Two notable exceptions to this were the singers Tony Arnold and Susan Narucki. They are both singers I have heard and admired for their outstanding work, especially with new music. I was talking with a friend and simply said out loud “Gee, I wish I could get someone like Tony Arnold/Susan Narucki to record this piece.” My friend said, “why don’t you just ask them?”
Like a nervous kid at an 8th grade dance, I got up the nerve simply write to each of them and send some music, inviting them to participate in this recording. To my joyful surprise, they each agreed, and now I have two more friends in the stable of wonderful performers who have performed and recorded my music.
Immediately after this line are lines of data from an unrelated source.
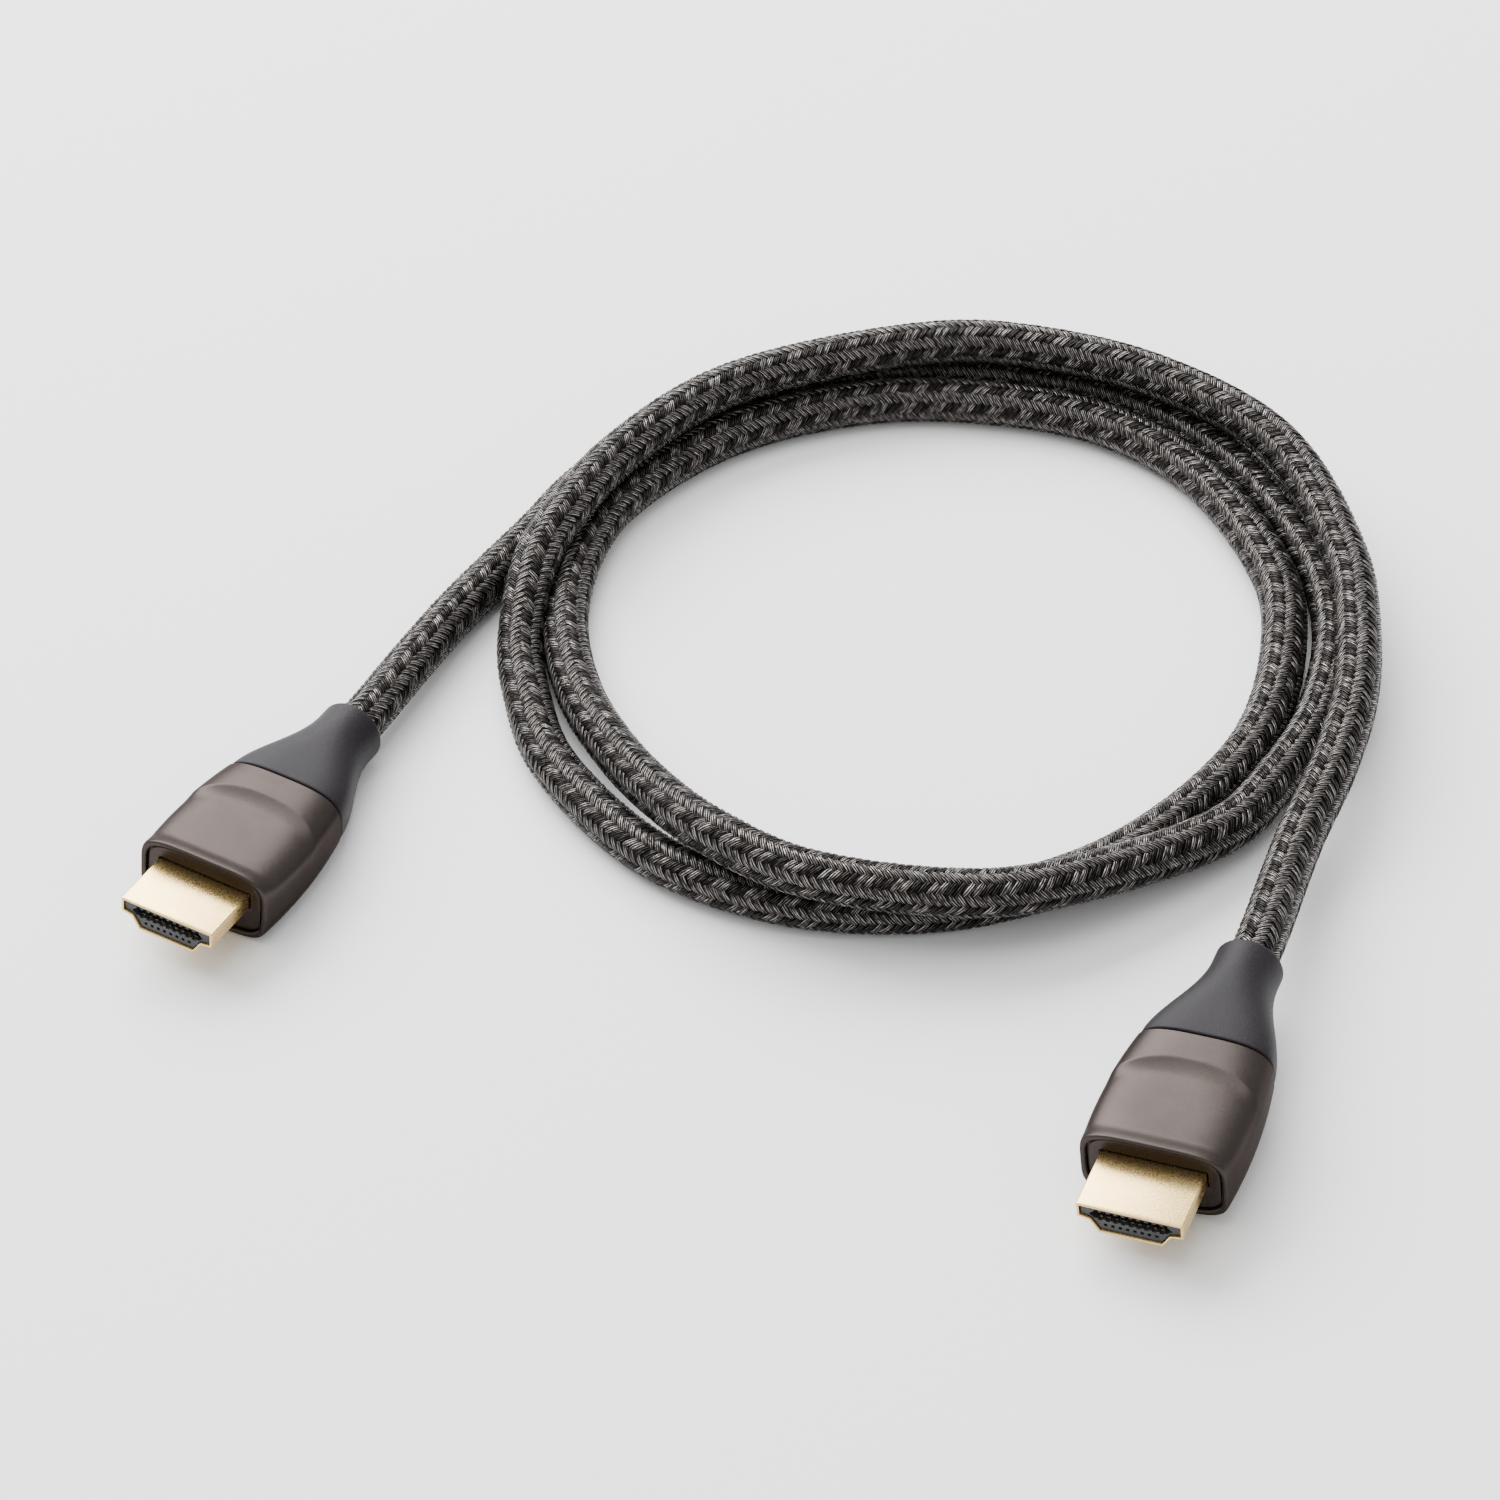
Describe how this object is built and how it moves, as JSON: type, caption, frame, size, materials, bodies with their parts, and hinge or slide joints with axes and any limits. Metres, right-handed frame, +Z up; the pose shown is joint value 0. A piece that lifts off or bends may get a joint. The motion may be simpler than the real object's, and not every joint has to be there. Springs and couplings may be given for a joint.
{
  "type": "hdmi cable",
  "caption": "Loosely looped braided HDMI cable with a gold-shelled type A plug, aluminium housing and rubber strain relief on each end.",
  "frame": {"origin": "on the floor, under the middle of the bounding box", "axes": "+Z up, +Y from the plugs towards the far side of the loops, +X to the right seen from the plugs"},
  "size_m": [0.1708, 0.1856, 0.0134],
  "materials": {
    "gold": "gold plated, satin",
    "contact": "gold plated",
    "plastic": "moulded, dark",
    "aluminium": "anodised taupe grey, satin",
    "rubber": "fine matt grain",
    "braid": "woven nylon, taupe and black"
  },
  "bodies": {
    "root": {"plug_a_shell": "gold", "plug_a_contact_insert": "plastic", "plug_a_contact_upper_1": "contact", "plug_a_contact_upper_2": "contact", "plug_a_contact_upper_3": "contact", "plug_a_contact_upper_4": "contact", "plug_a_contact_upper_5": "contact", "plug_a_contact_upper_6": "contact", "plug_a_contact_upper_7": "contact", "plug_a_contact_upper_8": "contact", "plug_a_contact_upper_9": "contact", "plug_a_contact_upper_10": "contact", "plug_a_contact_lower_1": "contact", "plug_a_contact_lower_2": "contact", "plug_a_contact_lower_3": "contact", "plug_a_contact_lower_4": "contact", "plug_a_contact_lower_5": "contact", "plug_a_contact_lower_6": "contact", "plug_a_contact_lower_7": "contact", "plug_a_contact_lower_8": "contact", "plug_a_contact_lower_9": "contact", "plug_a_housing": "aluminium", "plug_a_strain_relief": "rubber", "plug_b_shell": "gold", "plug_b_contact_insert": "plastic", "plug_b_contact_upper_1": "contact", "plug_b_contact_upper_2": "contact", "plug_b_contact_upper_3": "contact", "plug_b_contact_upper_4": "contact", "plug_b_contact_upper_5": "contact", "plug_b_contact_upper_6": "contact", "plug_b_contact_upper_7": "contact", "plug_b_contact_upper_8": "contact", "plug_b_contact_upper_9": "contact", "plug_b_contact_upper_10": "contact", "plug_b_contact_lower_1": "contact", "plug_b_contact_lower_2": "contact", "plug_b_contact_lower_3": "contact", "plug_b_contact_lower_4": "contact", "plug_b_contact_lower_5": "contact", "plug_b_contact_lower_6": "contact", "plug_b_contact_lower_7": "contact", "plug_b_contact_lower_8": "contact", "plug_b_contact_lower_9": "contact", "plug_b_housing": "aluminium", "plug_b_strain_relief": "rubber", "braided_cable": "braid"}
  },
  "joints": []
}
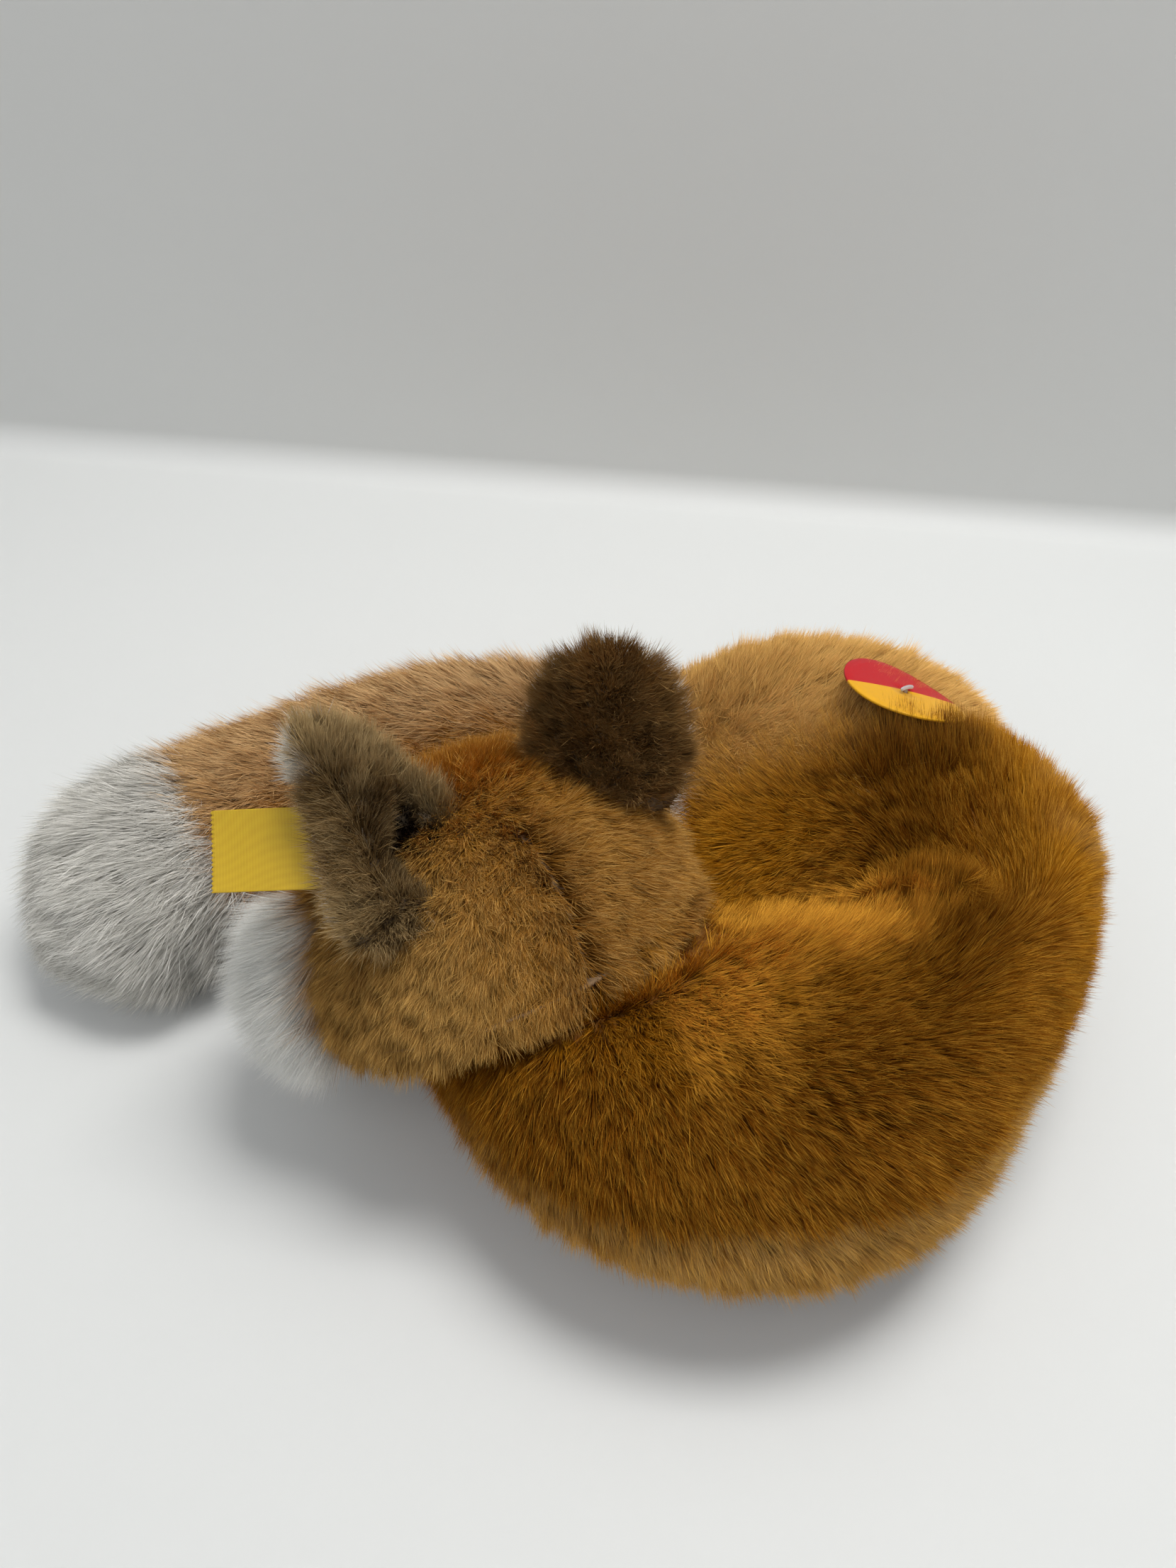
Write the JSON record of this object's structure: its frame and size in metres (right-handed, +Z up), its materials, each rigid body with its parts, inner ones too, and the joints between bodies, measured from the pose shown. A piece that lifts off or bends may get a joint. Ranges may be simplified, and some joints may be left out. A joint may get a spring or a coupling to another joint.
{
  "type": "plush fox",
  "caption": "Plush fox curled up asleep, with a bushy tail round its nose, a head that lifts, ears that flex, an ear label and a round hang tag.",
  "frame": {"origin": "bottom centre of the bounding box, on the surface the fox lies on", "axes": "+X along the longest extent, from the tail tip to the bend of the body; +Z up"},
  "size_m": [0.2932, 0.1934, 0.1283],
  "materials": {
    "back_panel": "long-pile plush",
    "belly_panel": "long-pile plush",
    "torso_stuffing": "loose polyester fibre",
    "haunch_cover": "long-pile plush",
    "haunch_stuffing": "loose polyester fibre",
    "crown_cover": "long-pile plush",
    "cheek_left_cover": "long-pile plush",
    "cheek_right_cover": "long-pile plush",
    "muzzle_cover": "long-pile plush",
    "chin_cover": "long-pile plush",
    "head_stuffing": "loose polyester fibre",
    "nose": "satin",
    "eyelid_left": "stitched thread",
    "eyelid_right": "stitched thread",
    "ear_left_back": "long-pile plush",
    "ear_left_front": "long-pile plush",
    "ear_right_back": "long-pile plush",
    "ear_right_front": "long-pile plush",
    "ear_label": "woven tape",
    "tail_cover": "long-pile plush",
    "tail_tip_cover": "long-pile plush",
    "tail_stuffing": "loose polyester fibre",
    "tag_disc": "satin",
    "tag_fastener": "clear nylon",
    "forepaw_left_cover": "long-pile plush",
    "forepaw_left_stuffing": "loose polyester fibre",
    "forepaw_right_cover": "long-pile plush",
    "forepaw_right_stuffing": "loose polyester fibre",
    "hindpaw_inner_cover": "long-pile plush",
    "hindpaw_inner_stuffing": "loose polyester fibre",
    "hindpaw_outer_cover": "long-pile plush",
    "hindpaw_outer_stuffing": "loose polyester fibre"
  },
  "bodies": {
    "torso": {"back_panel": "back_panel", "belly_panel": "belly_panel", "torso_stuffing": "torso_stuffing", "haunch_cover": "haunch_cover", "haunch_stuffing": "haunch_stuffing", "tag_fastener": "tag_fastener", "forepaw_left_cover": "forepaw_left_cover", "forepaw_left_stuffing": "forepaw_left_stuffing", "forepaw_right_cover": "forepaw_right_cover", "forepaw_right_stuffing": "forepaw_right_stuffing", "hindpaw_inner_cover": "hindpaw_inner_cover", "hindpaw_inner_stuffing": "hindpaw_inner_stuffing", "hindpaw_outer_cover": "hindpaw_outer_cover", "hindpaw_outer_stuffing": "hindpaw_outer_stuffing"},
    "head": {"crown_cover": "crown_cover", "cheek_left_cover": "cheek_left_cover", "cheek_right_cover": "cheek_right_cover", "muzzle_cover": "muzzle_cover", "chin_cover": "chin_cover", "head_stuffing": "head_stuffing", "nose": "nose", "eyelid_left": "eyelid_left", "eyelid_right": "eyelid_right"},
    "ear_left": {"ear_left_back": "ear_left_back", "ear_left_front": "ear_left_front"},
    "ear_right": {"ear_right_back": "ear_right_back", "ear_right_front": "ear_right_front"},
    "ear_label": {"ear_label": "ear_label"},
    "tail": {"tail_cover": "tail_cover", "tail_tip_cover": "tail_tip_cover", "tail_stuffing": "tail_stuffing"},
    "tag": {"tag_disc": "tag_disc"}
  },
  "joints": [
    {"name": "head_lift", "type": "hinge", "parent": "torso", "child": "head", "pos_m": [0.01824, -0.04083, 0.06853], "axis": [0.829, 0.5592, 0], "range_deg": [0, 15]},
    {"name": "ear_left_flex", "type": "hinge", "parent": "head", "child": "ear_left", "pos_m": [-0.02393, -0.02838, 0.09372], "axis": [0.1902, 0.9662, 0.174], "range_deg": [-12, 12], "stiffness_Nm_per_rad": 0.02},
    {"name": "ear_right_flex", "type": "hinge", "parent": "head", "child": "ear_right", "pos_m": [0.01255, -0.00378, 0.08999], "axis": [0.9862, -0.1574, -0.051], "range_deg": [-12, 12], "stiffness_Nm_per_rad": 0.02},
    {"name": "label_flap", "type": "hinge", "parent": "ear_left", "child": "ear_label", "pos_m": [-0.04041, -0.02867, 0.09795], "axis": [0.0382, -0.7872, -0.6156], "range_deg": [-20, 20], "stiffness_Nm_per_rad": 0.002},
    {"name": "tail_swing", "type": "hinge", "parent": "torso", "child": "tail", "pos_m": [0.00794, 0.09885, 0], "axis": [0, 0, -1], "range_deg": [0, 25]},
    {"name": "tag_spin", "type": "hinge", "parent": "torso", "child": "tag", "pos_m": [0.09034, 0.03659, 0.07097], "axis": [0.31, 0.31, 0.8988], "continuous": true}
  ]
}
As Double Portrait is, by title, a portrait of you as a composer, how do the pieces represent the full range of your work? If you had unlimited space on the album, what else would you have included?
What is interesting about the Double Portrait CD is that the project was initiated as a vehicle for the All of the Above Ensemble. This is a “Pierrot Ensemble plus Percussion” group of young outstanding musicians who all studied at the Cincinnati College Conservatory. I sent them a raft of pieces that use their instrumentation, and they chose these four works. Curiously, ALL of the pieces they chose are among those that already have other recordings, and none of them are my most recent works. The pieces were composed between 1987 – 1996. As a group of pieces, I think they paint a portrait of my work as an emerging composer. There is a kind of bravado to most of this music that seeks to make a bold statement of a composer trying to make a mark. Perhaps there is a connection between the young composer (in his 30s at the time) and the young performers who are at a similar juncture in their careers. It only just occurs to me now, but these performers are approximately the age I was when I composed these pieces. Their energy on these recordings is well-matched to the energy of the music.
Regarding the second question, don’t ever suggest to a composer that he has “unlimited” anything. I think the limits of the package we have is a useful portrait of a particular “moment” in the life of a composer, reflected in the particular “moment” of these performers.